During the initial brainstorming, “We were hearing that some students didn’t really know how to talk to each other about sex, let alone how to ask for consent or say no,” Denneen says.

Armed with all of that information, they created a brochure that was sent to all students, and they engaged with other staff members on campus to develop posters, stickers, pins, and a series of videos. They also sent a letter to parents of first-years asking them to talk with their students about the brochure and discuss how the idea of consent would align with their family values.

Denneen says feedback to the brochure was positive. It even made headlines: a comic illustration about the brochure by Oberlin parent Beth Wolfensberger Singer in the Boston Globe was a point of pride for everyone who worked on the campaign.

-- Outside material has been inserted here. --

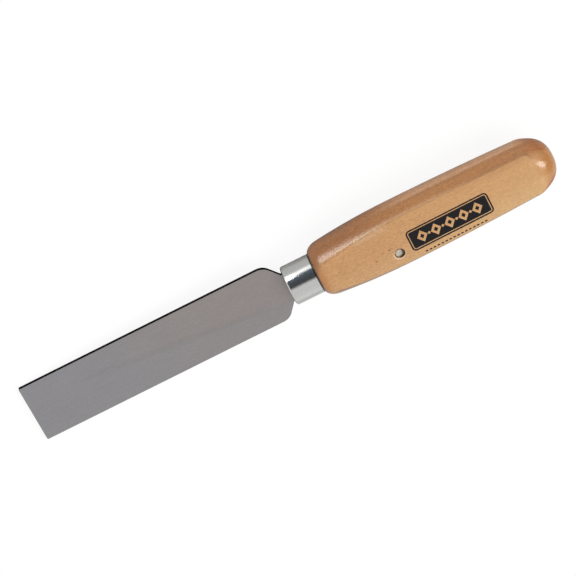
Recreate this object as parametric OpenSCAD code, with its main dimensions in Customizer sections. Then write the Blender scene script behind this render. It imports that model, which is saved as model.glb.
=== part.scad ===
// Square-ended putty knife: steel blade and tang, ferrule, turned and flatted wooden handle, cross pin.
// The tool's own frame has its origin on the long axis at the ferrule's front end, the blade towards -X,
// the butt towards +X and the broad faces towards +Z and -Z. The last lines lay the tool on a table.

/* [Blade] */
// Length of blade that stands out of the ferrule
blade_len = 101.6; // [60:0.1:160]
// Width of the blade
blade_w = 23; // [18:0.1:40]
// Thickness of the blade and of its tang
blade_t = 1.6; // [0.8:0.05:2.4]
// Rounding of the two corners of the square end
tip_corner_r = 0.5; // [0.2:0.05:2]
// Rounding between each long edge and its shoulder
shoulder_r = 5; // [2:0.1:6]
// Slope of the shoulders against the length of the blade, in degrees
shoulder_slope = 52; // [40:1:65]
// Hollow fillet between each shoulder and the neck
neck_fillet_r = 2; // [0.5:0.1:3]

/* [Tang] */
// Width of the neck and of the tang behind it
tang_w = 10.4; // [6:0.1:11]
// Length of tang behind the cross pin
tang_past_pin = 12; // [8:0.5:40]
// Corners cut off the end of the tang
tang_chamfer = 2; // [0.5:0.1:3]
// Room between the tang and the walls of its mortise
tang_clear = 0.1; // [0.02:0.01:0.2]

/* [Ferrule] */
// Outer diameter of the ferrule
ferrule_d = 14.8; // [14:0.1:18]
// Length of the ferrule
ferrule_len = 11; // [8:0.1:20]
// Wall of the ferrule
ferrule_wall = 0.6; // [0.3:0.05:0.9]
// Inner radius of the bend round the ferrule's front rim
rim_bend_r = 0.2; // [0.1:0.05:0.5]
// Width of the lip that is turned in over the end of the wood
lip_w = 0.7; // [0.3:0.05:0.8]
// Room between the ferrule and the wooden spigot in it
seat_clear = 0.03; // [0.01:0.01:0.1]
// Gap between the spigot's end and the turned-in rim
spigot_gap = 0.1; // [0.05:0.05:1]

/* [Handle] */
// Length of the handle behind the ferrule
handle_len = 93; // [75:0.5:130]
// Length of the rounded front shoulder
nose_len = 4.5; // [2:0.1:8]
// Step from the ferrule out to the wood at the joint
nose_step = 0.2; // [0.05:0.05:1]
// Diameter behind the front shoulder
front_d = 20.4; // [17:0.1:24]
// Largest diameter of the barrel
belly_d = 23.4; // [20:0.1:30]
// Place of the largest diameter behind the front of the handle
belly_pos = 32; // [20:0.5:50]
// Diameter where the domed butt begins
rear_d = 21.4; // [17:0.1:26]
// Length of the domed butt
dome_len = 10.2; // [8:0.1:20]

/* [Flats] */
// Thickness across the flats at the front of the handle
flats_front = 16.6; // [15.2:0.1:19]
// Thickness across the flats at the butt
flats_rear = 13.4; // [11:0.1:17]
// Length over which the flats run out into the butt
runout_len = 10; // [4:0.5:12]
// Rounding of the edges of the flats at the front
edge_r_front = 0.9; // [0.4:0.1:3]
// Rounding of the edges of the flats at the butt
edge_r_rear = 0.6; // [0.3:0.1:2]

/* [Pin] */
// Diameter of the cross pin
pin_d = 3; // [2:0.1:3.4]
// Place of the pin behind the front of the handle
pin_pos = 29.3; // [20:0.1:34]
// Distance of the pin from the long axis, towards -Y
pin_off = 4; // [3:0.1:5]
// Room around the pin in its hole
pin_clear = 0.03; // [0.01:0.01:0.1]
// Depth of the pin's ends below the flats
pin_sink = 0.5; // [0.2:0.1:1]
// Diameter of the worn mouth of the pin hole
mouth_d = 3.8; // [3.6:0.1:4.5]
// Depth of that mouth
mouth_depth = 0.9; // [0.3:0.1:2]

/* [Hidden] */
$fn = 96;
// Reach of cutting tools past the faces that they cut
past = 1;
// Shape of the butt's outline and of the flats' run-out: 2 is an ellipse, more is squarer
dome_power = 2.4;
runout_power = 2.3;
// Length of the front shoulder on the flats, as a share of that on the barrel
flat_nose_share = 0.45;
// Share of the run-out in which the flats end in a rounded tongue: past it, the sections are ovals
tongue_share = 0.65;
// Steps along the short arcs of the blade's outline
outline_steps = 6;
// Steps of the handle's loft along the nose, barrel and dome, and round a quarter of its section
nose_steps = 6;
barrel_steps = 14;
dome_steps = 14;
side_steps = 5;
edge_steps = 3;
flat_steps = 2;
quarter_steps = side_steps + edge_steps + flat_steps;

// Where the shoulder's rounding leaves the long edge, and where the fillet meets the neck: the slope
// between them points at the neck's edge at the ferrule's front end
shoulder_x = -(blade_w - tang_w) / 2 / tan(shoulder_slope) - shoulder_r * tan(shoulder_slope / 2);
neck_x = neck_fillet_r * tan(shoulder_slope / 2);

// Places along the handle
handle_x = ferrule_len;
butt_x = handle_x + handle_len;
dome_x = butt_x - dome_len;
belly_x = handle_x + belly_pos;
root_r = ferrule_d / 2 + nose_step;
rim_r = ferrule_wall + rim_bend_r;
spigot_x = rim_r + spigot_gap;
spigot_r = ferrule_d / 2 - ferrule_wall - seat_clear;
pin_x = handle_x + pin_pos;
tang_len = pin_x + tang_past_pin;
notch_r = pin_d / 2 + tang_clear;

// Points along an arc about a centre, from one angle to another
function arc(centre, r, from, to, steps) =
  [for (i = [0 : steps]) let (a = from + (to - from) * i / steps) centre + r * [cos(a), sin(a)]];

// Fall of a rounded shoulder at a share t of its length, from 1 at its foot to 0 at its top
function ease(t) = 1 - sqrt(1 - pow(1 - min(1, max(0, t)), 2));

// Half the thickness across the flats, before the nose and the butt round it off
function flat_line(x) = (flats_front + (flats_rear - flats_front) * (x - handle_x) / handle_len) / 2;

// Radius of the turned barrel, before the nose and the butt round it off
function barrel_line(x) = x < belly_x
  ? belly_d / 2 - (belly_d - front_d) / 2 * pow((belly_x - x) / (belly_pos - nose_len), 2)
  : belly_d / 2 - (belly_d - rear_d) / 2 * pow((x - belly_x) / (dome_x - belly_x), 2);

// How far x lies in the last stretch of the handle, from 0 at its start to 1 at the butt
function way(x, stretch) = min(1, max(0, (x - butt_x + stretch) / stretch));

// Shares of the full section that are left in the butt, and how far it has turned into an oval there
function fall(t, power) = pow(1 - pow(t, power), 1 / power);
function dome_share(x) = fall(way(x, dome_len), dome_power);
function runout_share(x) = fall(way(x, runout_len), runout_power);
function oval_share(x) =
  let (t = min(1, way(x, runout_len) / tongue_share))
  t * t * (3 - 2 * t);

// Radius and half thickness of the finished section
function section_r(x) = dome_share(x)
  * (barrel_line(x) - (front_d / 2 - root_r) * ease((x - handle_x) / nose_len));
function section_h(x) = runout_share(x)
  * (flat_line(x) - (flats_front / 2 - root_r) * ease((x - handle_x) / nose_len / flat_nose_share));
function section_edge(x) = edge_r_front + (edge_r_rear - edge_r_front) * (x - handle_x) / handle_len;

// A quarter of a circle cut by a flat, with the edge between them rounded
function cut_quarter(r, h, edge) =
  let (
    e = min(edge, 0.45 * h),
    cz = h - e,
    cy = sqrt(pow(r - e, 2) - cz * cz),
    turn = atan2(cz, cy)
  )
  [
    for (i = [0 : side_steps]) r * [cos(turn * i / side_steps), sin(turn * i / side_steps)],
    for (i = [1 : edge_steps])
      let (a = turn + (90 - turn) * i / edge_steps) [cy + e * cos(a), cz + e * sin(a)],
    for (i = [1 : flat_steps]) [cy * (1 - i / flat_steps), h]
  ];
function oval_quarter(r, h) =
  [for (i = [0 : quarter_steps]) [r * cos(90 * i / quarter_steps), h * sin(90 * i / quarter_steps)]];

// The section's quarter, which turns from a cut circle into an oval as the flats run out
function quarter(x) =
  let (
    r = section_r(x),
    h = min(section_h(x), r - 0.001),
    oval = oval_share(x),
    cut = cut_quarter(r, h, section_edge(x)),
    round = oval_quarter(r, h)
  )
  [for (i = [0 : quarter_steps]) (1 - oval) * cut[i] + oval * round[i]];

// A whole ring of the loft, from four mirrored quarters
function ring(x) =
  let (q = quarter(x), n = quarter_steps)
  [
    for (i = [0 : n - 1]) [x, q[i][0], q[i][1]],
    for (i = [n : -1 : 1]) [x, -q[i][0], q[i][1]],
    for (i = [0 : n - 1]) [x, -q[i][0], -q[i][1]],
    for (i = [n : -1 : 1]) [x, q[i][0], -q[i][1]]
  ];
stations = [
  for (i = [0 : nose_steps]) handle_x + nose_len * (1 - cos(90 * i / nose_steps)),
  for (i = [1 : barrel_steps]) handle_x + nose_len + (dome_x - handle_x - nose_len) * i / barrel_steps,
  for (i = [1 : dome_steps - 1]) dome_x + dome_len * sin(90 * i / dome_steps)
];

// Lie of the tool: the lower edge of the square end touches the table, and so does the ferrule's rim,
// or the handle where that reaches lower
touch_rise = ferrule_d / 2 - rim_r - blade_t / 2;
touch_span = blade_len + rim_r;
rim_angle = atan2(touch_rise, touch_span) + asin(rim_r / norm([touch_rise, touch_span]));
lie_angle = max([rim_angle, for (x = stations) atan2(section_h(x) - blade_t / 2, blade_len + x)]);
lie_lift = blade_len * sin(lie_angle) + blade_t / 2 * cos(lie_angle);
tip_reach = -blade_len * cos(lie_angle) - blade_t / 2 * sin(lie_angle);
reach_power = runout_power / (runout_power - 1);
butt_reach = (butt_x - runout_len) * cos(lie_angle)
  + pow(
    pow(runout_len * cos(lie_angle), reach_power) + pow(flats_rear / 2 * sin(lie_angle), reach_power),
    1 / reach_power
  );

module blade_outline() {
  steps = outline_steps;
  side = [
    each arc([-blade_len + tip_corner_r, blade_w / 2 - tip_corner_r], tip_corner_r, 180, 90, steps),
    each arc([shoulder_x, blade_w / 2 - shoulder_r], shoulder_r, 90, 90 - shoulder_slope, 2 * steps),
    each arc([neck_x, tang_w / 2 + neck_fillet_r], neck_fillet_r, 270 - shoulder_slope, 270, steps),
    [tang_len - tang_chamfer, tang_w / 2],
    [tang_len, tang_w / 2 - tang_chamfer]
  ];
  last = len(side) - 1;
  difference() {
    polygon([for (p = side) p, for (i = [last : -1 : 0]) [side[i][0], -side[i][1]]]);
    translate([pin_x, -pin_off])
      circle(notch_r);
  }
}

module blade() {
  color("#8d8a8b")
    translate([0, 0, -blade_t / 2])
      linear_extrude(blade_t)
        blade_outline();
}

module barrel() {
  rings = [for (x = stations) each ring(x)];
  n = 4 * quarter_steps;
  m = len(stations);
  polyhedron(
    points = concat(rings, [[butt_x, 0, 0]]),
    faces = [
      [for (i = [0 : n - 1]) i],
      for (k = [0 : m - 2], i = [0 : n - 1])
        each [
          [k * n + i, (k + 1) * n + i, (k + 1) * n + (i + 1) % n],
          [k * n + i, (k + 1) * n + (i + 1) % n, k * n + (i + 1) % n]
        ],
      for (i = [0 : n - 1]) [(m - 1) * n + i, m * n, (m - 1) * n + (i + 1) % n]
    ]
  );
}

module handle() {
  mortise_w = tang_w + 2 * tang_clear;
  mortise_t = blade_t + 2 * tang_clear;
  color("#cfa26f")
    difference() {
      union() {
        barrel();
        translate([spigot_x, 0, 0])
          rotate([0, 90, 0])
            cylinder(h = handle_x + past - spigot_x, r = spigot_r);
      }
      translate([0, -mortise_w / 2, -mortise_t / 2])
        cube([tang_len + tang_clear, mortise_w, mortise_t]);
      translate([pin_x, -pin_off, -belly_d])
        cylinder(h = 2 * belly_d, d = pin_d + 2 * pin_clear);
      for (s = [-1, 1]) {
        translate([pin_x, -pin_off, s * flat_line(pin_x)])
          cylinder(h = 2 * mouth_depth, d = mouth_d, center = true);
      }
    }
}

module ferrule() {
  outer = ferrule_d / 2;
  inner = outer - ferrule_wall;
  color("#c4c6c8")
    rotate([0, 90, 0])
      rotate_extrude() {
        translate([inner - lip_w, 0])
          square([outer - rim_r - inner + lip_w, ferrule_wall]);
        translate([outer - rim_r, rim_r])
          difference() {
            intersection() {
              circle(rim_r);
              translate([0, -rim_r])
                square(rim_r);
            }
            circle(rim_bend_r);
          }
        translate([inner, rim_r])
          square([ferrule_wall, ferrule_len - rim_r]);
      }
}

module pin() {
  half = flat_line(pin_x) - pin_sink;
  color("#b9bcbf")
    translate([pin_x, -pin_off, -half])
      cylinder(h = 2 * half, d = pin_d);
}

module lie() {
  translate([-(tip_reach + butt_reach) / 2, 0, lie_lift])
    rotate([0, -lie_angle, 0])
      children();
}

lie() blade();
lie() handle();
lie() ferrule();
lie() pin();
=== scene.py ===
"""A square-ended putty knife on a pale floor: blade, plated ferrule, flatted wooden handle, cross pin.

Sizes are in millimetres in the tool's own frame, as on a drawing. Its origin is on the long axis at the
ferrule's front end, the blade lies towards -X, the butt towards +X, and the broad faces look along +Z and
-Z. Lie turns that frame into metres in the shared frame, where the tool rests on the floor.
"""

import logging
import math
from dataclasses import dataclass, field
from enum import Enum
from types import SimpleNamespace
from typing import Any, Callable, Iterable, Sequence, Union

import bmesh
import bpy
from bmesh.types import BMesh, BMFace
from bpy.types import Material, Node, NodeSocket, NodeTree, Object
from mathutils import Matrix, Vector


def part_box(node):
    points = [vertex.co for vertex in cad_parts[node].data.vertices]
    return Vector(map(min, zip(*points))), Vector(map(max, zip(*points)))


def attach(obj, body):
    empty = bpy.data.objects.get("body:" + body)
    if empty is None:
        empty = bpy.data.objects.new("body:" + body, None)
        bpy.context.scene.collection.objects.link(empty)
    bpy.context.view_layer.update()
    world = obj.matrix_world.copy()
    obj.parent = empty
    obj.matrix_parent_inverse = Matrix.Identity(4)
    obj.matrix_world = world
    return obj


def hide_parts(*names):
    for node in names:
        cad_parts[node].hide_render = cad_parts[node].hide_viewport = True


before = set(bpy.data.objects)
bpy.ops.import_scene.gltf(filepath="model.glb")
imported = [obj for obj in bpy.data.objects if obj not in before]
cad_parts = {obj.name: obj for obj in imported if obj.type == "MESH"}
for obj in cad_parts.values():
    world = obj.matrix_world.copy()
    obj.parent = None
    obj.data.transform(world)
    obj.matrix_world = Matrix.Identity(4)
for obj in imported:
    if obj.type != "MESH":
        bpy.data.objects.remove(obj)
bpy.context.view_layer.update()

Colour = tuple[float, float, float]
Point2 = tuple[float, float]
Point3 = tuple[float, float, float]
Ramp = tuple[str, float, float]
Sockets = dict[Union[str, int], Any]

LOG = logging.getLogger("putty_knife")
MM = 0.001
BODY = "root"
WHITE: Colour = (1.0, 1.0, 1.0)
PIN_CENTRE: Point2 = (40.3, -4.0)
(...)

“One of the things we’ve come to appreciate about the campaign is that we’ve been able to show how this kind of communication and consent practice isn’t just related to sexual interactions. It’s relevant to all of our interactions with one another,” Mosely says. “I think it also makes the content accessible to students who aren’t engaging in sexual interactions with one another.”

PRSM trainer and senior Kira Findling says students’ reactions have been overwhelmingly positive.

“Student reactions are confirming my belief that a consent awareness campaign promotes healthy relationships on campus and keeps people safe,” says Findling, a comparative American studies and cinema studies major from Sebastopol, California.

“What I love about this campaign is that rather than focusing on what we shouldn’t do, it talks about what we can do to be kind and caring to one another on campus and beyond,” Findling says.

PRSM continues to create and present workshops about different aspects of consent, including Consent Month in April, observed nationally as Sexual Assault Awareness Month.

“I feel really proud to be a PRSM trainer and to be involved in this work,” Findling says. “The posters are all around campus, so people are constantly seeing them and thinking about how to bring consent into their everyday lives. I think the next step is not letting these conversations end.”